Qui sont les juifs orthodoxes de Paris?
Marina Rafenberg
A l'heure où l'attitude de certains radicaux suscite la polémique en Israël, L'Express est allé au devant des juifs orthodoxes de la capitale. Un monde à part dans la communauté juive.
Dans un coin du 19e arrondissement de Paris, entre les stations Riquet et Laumière, une petite Jérusalem a vu le jour il y a plus de 20 ans. Des hommes barbus en costumes noirs, portant kippas ou chapeaux, des femmes en jupes longues coiffées de perruques, déambulent dans ce quartier où hammams, commerces cacher et restaurants africains font bon ménage. Rue de Thionville, des jeunes gens discutent en hébreux devant le centre d'études religieuses. Rue Riquet, une synagogue fondée par des Tunisiens de Djerba rassemble quelques fidèles. Rue Petit, épicentre de la communauté, s'érige le complexe scolaire Beth Haya Mouchka, qui accueille les tout-petits à la crèche et 2000 filles du primaire au lycée.

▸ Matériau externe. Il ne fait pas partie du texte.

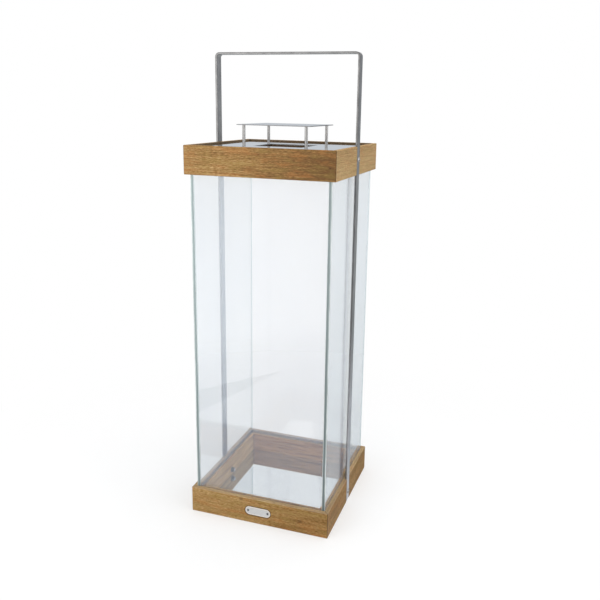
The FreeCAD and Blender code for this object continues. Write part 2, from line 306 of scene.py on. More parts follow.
class Nodes:
    """A node tree whose nodes are put in one by one."""

    def __init__(self, tree):
        self.tree = tree
        self.tree.nodes.clear()

    def put(self, kind, inputs=(), **settings):
        """Adds a node. An input that is a socket is linked, and any other is set."""
        node = self.tree.nodes.new("ShaderNode" + kind)
        for name, value in settings.items():
            setattr(node, name, value)
        for name, value in dict(inputs).items():
            if isinstance(value, bpy.types.NodeSocket):
                self.tree.links.new(value, node.inputs[name])
            else:
                node.inputs[name].default_value = value
        return node

    def math(self, operation, *values):
        """One sum on numbers or sockets."""
        return self.put("Math", dict(enumerate(values)), operation=operation).outputs[0]

    def times(self, product, *factors):
        """The product of numbers or sockets."""
        for factor in factors:
            product = self.math("MULTIPLY", product, factor)
        return product

    def spread(self, value, low, high, to_low=0.0, to_high=1.0, steps="LINEAR"):
        """A value's range from low to high, stretched to another and held within it."""
        node = self.put("MapRange", {"Value": value, "From Min": low, "From Max": high,
                                     "To Min": to_low, "To Max": to_high},
                        interpolation_type=steps)
        return node.outputs["Result"]

    def eased(self, value, low, high, to_low=0.0, to_high=1.0):
        """The same with a soft start and end."""
        return self.spread(value, low, high, to_low, to_high, "SMOOTHSTEP")

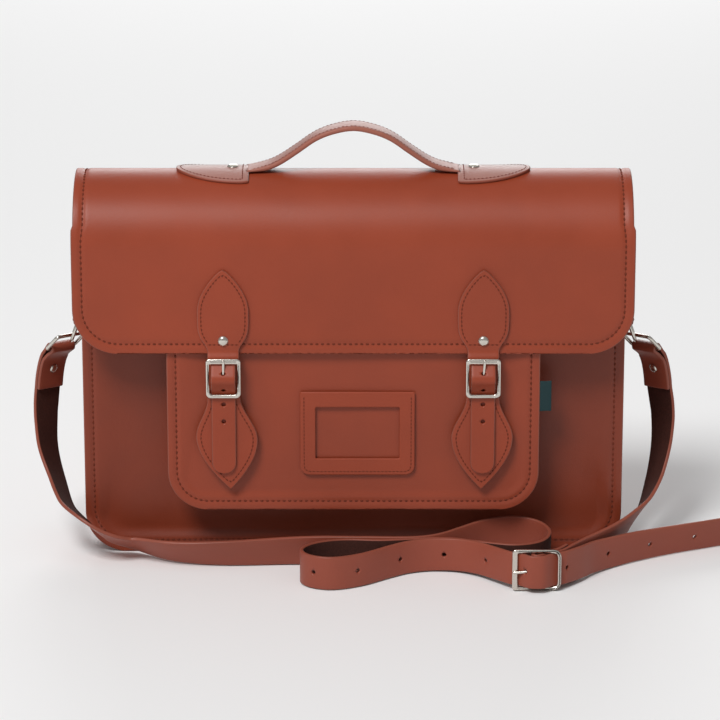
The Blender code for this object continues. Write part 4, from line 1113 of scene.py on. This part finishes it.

L'établissement abrite aussi une synagogue, lieu de culte pour de nombreux loubavitch des environs. Ce samedi matin de janvier, ils viennent s'y rassembler pour les prières du Shabbat. Les femmes murmurent, les hommes chantent. Au balcon, les épouses entrevoient derrière un rideau blanc leurs conjoints. Parfois, quand certains bavardent ou que les enfants courent un peu trop, le rabbin rappelle tout le monde à l'ordre. Après deux heures de prières et de commentaires de la Torah, l'assistance profite, dans une ambiance festive, d'un buffet offert par de jeunes mariés.
Une communauté parmi les plus strictes de France
En décembre dernier, une frange ultra-minoritaire mais radicale des haredims a suscité la polémique en Israël, en cherchant notamment à imposer la ségrégation hommes-femmes dans les bus ou en s'en prenant à une fillette de huit ans habillée selon eux de façon "indécente". Cette actualité israélienne, largement commentée en France, offre aujourd'hui l'occasion de s'interroger sur la place, dans la société française, de ces communautés dites "orthodoxes". Quelques dizaines de milliers de personnes en France appartiendraient à cette tendance religieuse. Mais, le rabbin Moché Lewin, porte-parole du grand rabbin de France se méfie de cette qualification: "Tout dépend ce qu'on entend par ce terme, nuance-t-il. De nos jours, on voit quelqu'un porter une kippa et des barrettes et on dit c'est un orthodoxe".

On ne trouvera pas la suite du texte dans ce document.